Is It True Once an Addict, Always an Addict?

Hey guys, in this month’s White Board video you’re going to hear from David and Seth Taylor.

These guys are the creators of our My Pilgrimage program. In it, Seth and David bypass surface conversations about addictions and setbacks, opting instead to dive straight underneath them in order to discover how our struggles originate in the first place. They focused on what is driving porn use – not just the surface issue – and thus far, their approach has resulted in some of the biggest breakthroughs we’ve seen in this ministry!

So, today, we wanted to give you a sneak peek into the new and updated version of My Pilgrimage … My Pilgrimage 2.0.

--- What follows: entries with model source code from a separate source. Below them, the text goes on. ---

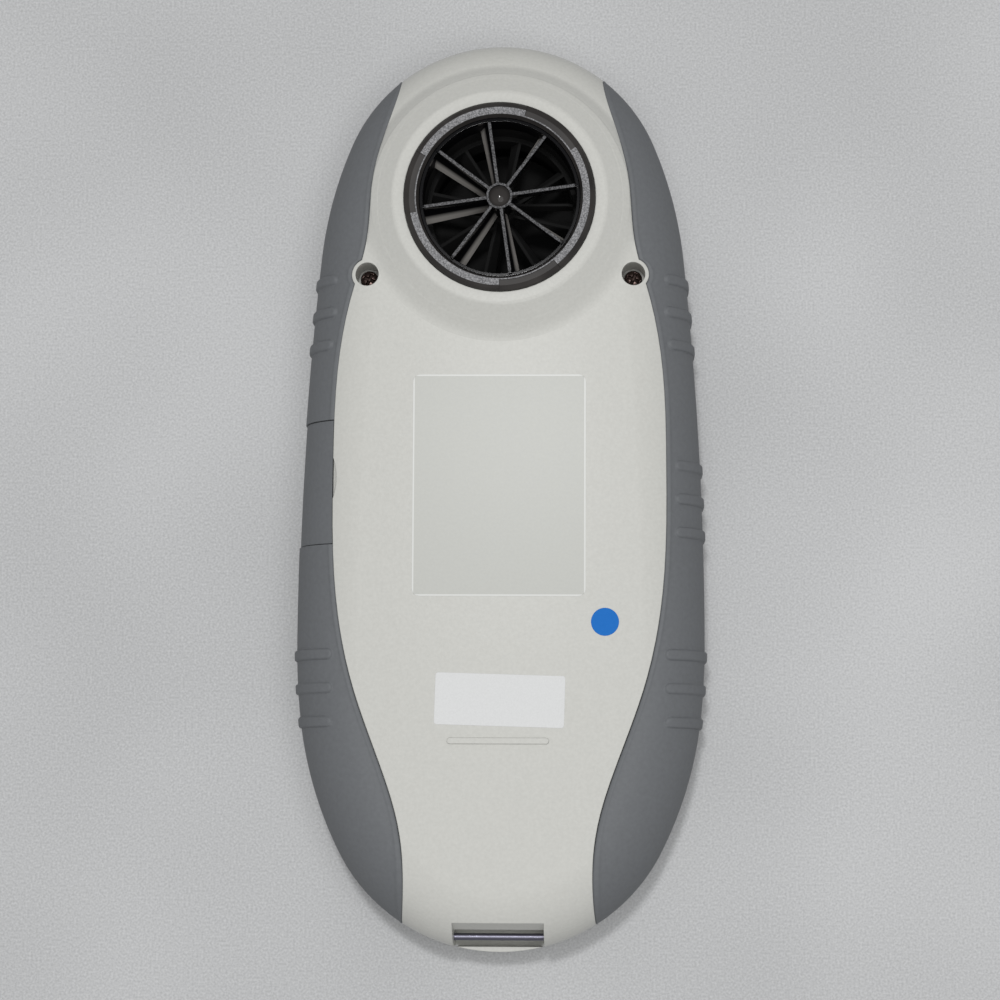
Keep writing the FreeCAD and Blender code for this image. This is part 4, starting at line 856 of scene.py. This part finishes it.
def filmFinish(shape, look):
    # Nearly clear film: the shell's tone, a pale line painted along its border as a painted highlight
    # on its edge, and a soft gloss.
    finish = Finish("film", Specular_IOR_Level=0.04)
    place = finish.place()
    width, length = shape["size"]
    side = abs(place.part("X") / mm - shape["centre"][0])
    end = abs(place.part("Y") / mm - shape["centre"][1])
    border = (side > width / 2 - look["border"]) + (end > length / 2 - look["border"])
    tone = finish.mix(finish.noise(look["mottle"], 3.0), *look["tones"])
    # Painted highlight: a pale line along the film's border, for the light its edge catches.
    tone = finish.mix(border.limit(), tone, look["paintedEdgeHighlightTone"])
    rough = look["rough"] + look["roughGrain"] * finish.noise(look["grain"])
    return finish.set(Base_Color=tone, Roughness=rough)


labelFinishes = {
    "film": filmFinish(labelShape["film"], filmLook),
    "sticker": plainFinish("sticker", sRgb(230, 231, 231), 0.6, Specular_IOR_Level=0.1),
    "dot": plainFinish("dot", sRgb(30, 116, 204), 0.5, Specular_IOR_Level=0.1),
}


def labelLoops(shape):
    # Rounded rectangle laid on the back face, with a tiny round along its upper edge: the outline
    # moved in by inset at each height.
    steps = np.linspace(0, np.pi / 2, labelShape["cornerSteps"])
    width, length = shape["size"]
    corner, turn = shape["corner"], np.radians(shape["turn"])
    corners = []
    for quarter, (sx, sy) in enumerate([(1, 1), (-1, 1), (-1, -1), (1, -1)]):
        angle = steps + quarter * np.pi / 2
        centre = np.array([sx * (width / 2 - corner), sy * (length / 2 - corner)])
        corners.append((centre, np.stack([np.cos(angle), np.sin(angle)], -1)))
    rounded, top = labelShape["edgeRound"], shape["thick"]
    edge = [(0, 0), (0, top - rounded), (rounded * 0.3, top - rounded * 0.3), (rounded, top),
            (rounded * 3, top)]
    loops = []
    for inset, height in edge:
        flat = np.concatenate([centre + way * (corner - inset) for centre, way in corners])
        x = flat[:, 0] * np.cos(turn) - flat[:, 1] * np.sin(turn) + shape["centre"][0]
        y = flat[:, 0] * np.sin(turn) + flat[:, 1] * np.cos(turn) + shape["centre"][1]
        z = casing["back"] - labelShape["sunk"] + height
        loops.append(np.stack([x, y, np.full(len(x), z)], -1))
    return np.array(loops)


def addLabels():
    for name, slot in (("film", "panel_plastic"), ("sticker", "plug_white"), ("dot", "key_plastic")):
        piece = buildPiece("label_" + name, [tube(labelLoops(labelShape[name]))], smooth=False)
        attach(piece, "casing")
        piece.data.materials.append(labelFinishes[name])


addLabels()
print("labels ready")
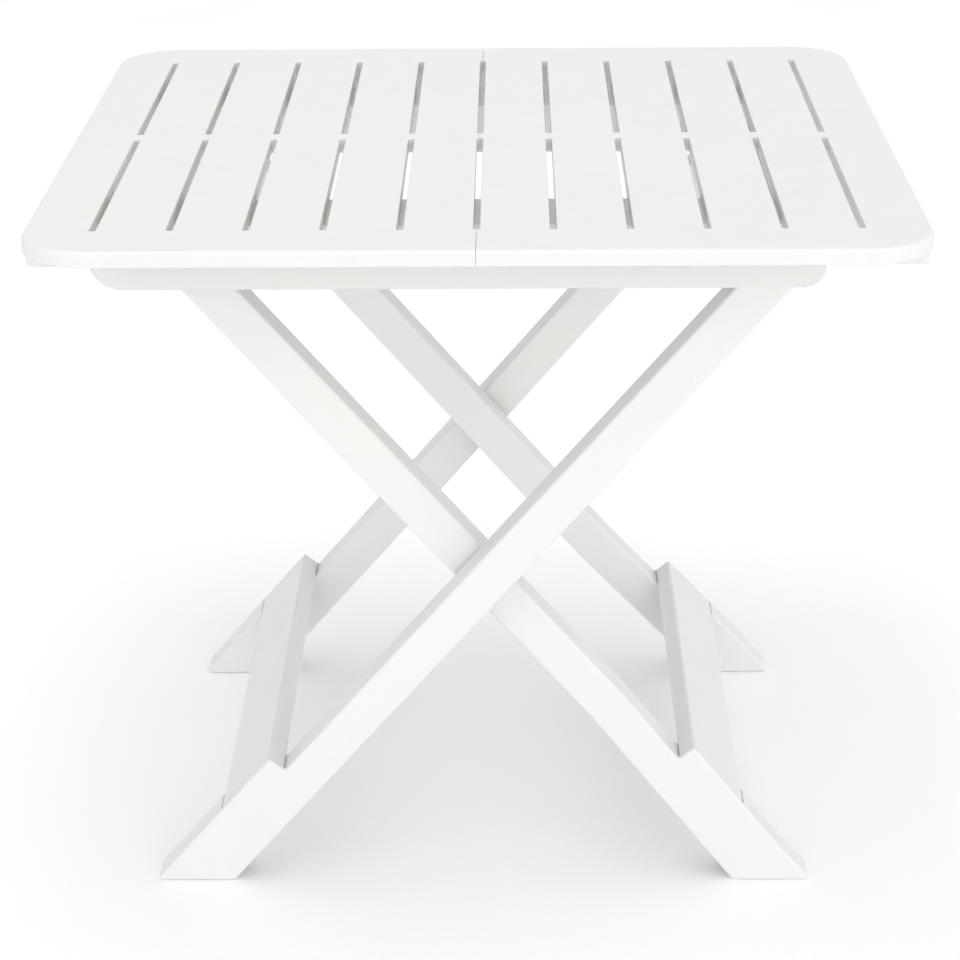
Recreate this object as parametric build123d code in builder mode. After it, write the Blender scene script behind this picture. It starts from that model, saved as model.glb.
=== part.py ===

In this video, Seth and David talk about the myth of “Once an addict, always an addict,” and share how they were able to find real freedom… and not only from porn addiction. This freedom spread out, holistically, into ever aspect of their lives.

Enjoy, and stay tuned for more about My Pilgrimage 2.0 coming up in the near future.

MY FAVORITE QUOTES FROM THIS PODCAST EPISODE

  • I was fed up with spiritual leaders telling me that I was always going to be an addict – no matter what – and that it was just “a part of my suffering” that I must endure for the sake of the cross.
  • I got a point where I finally realized that the understandings I had about Jesus – who he was, what he said and how he approached humanity – had become radically different than the experiences I was having with him.
  • I started to realize that the Spirit is actually real, and that he has the power to heal and transform… It was a journey that blew up everything I thought I knew, and left joy and love in its stead.
  • We were looking to experience God. We did. It’s been an intense, healing journey.
  • Freedom is an individual experience, so freedom becomes a thing that has to be, by definition, relative to you.
  • For me, freedom is an experience. Every day I wake up and I say, “Do I feel free now?”
  • I started asking, “What am I saved from?” Eternity? Damnation? Hell? I’m living my own here, right now, in this addiction that I’m keeping secret.
  • If you believe when Jesus talked about living life more abundantly and you’re not living an abundant life, something you’re doing is not working.
  • Two things are required of you to do this work: curiosity and courage. You need curiosity to ask yourself questions about your belief system, God, your family, and why things are happening. Follow the trail of questions until you get to the root. And courage because along the trail you’ll run into things that are hard and painful. You need the courage to keep going.
  • Be kind to yourself. When you start opening yourself up to change and the pain inside of you, it can be quite difficult. You have to be patient and learn to forgive yourself on this journey.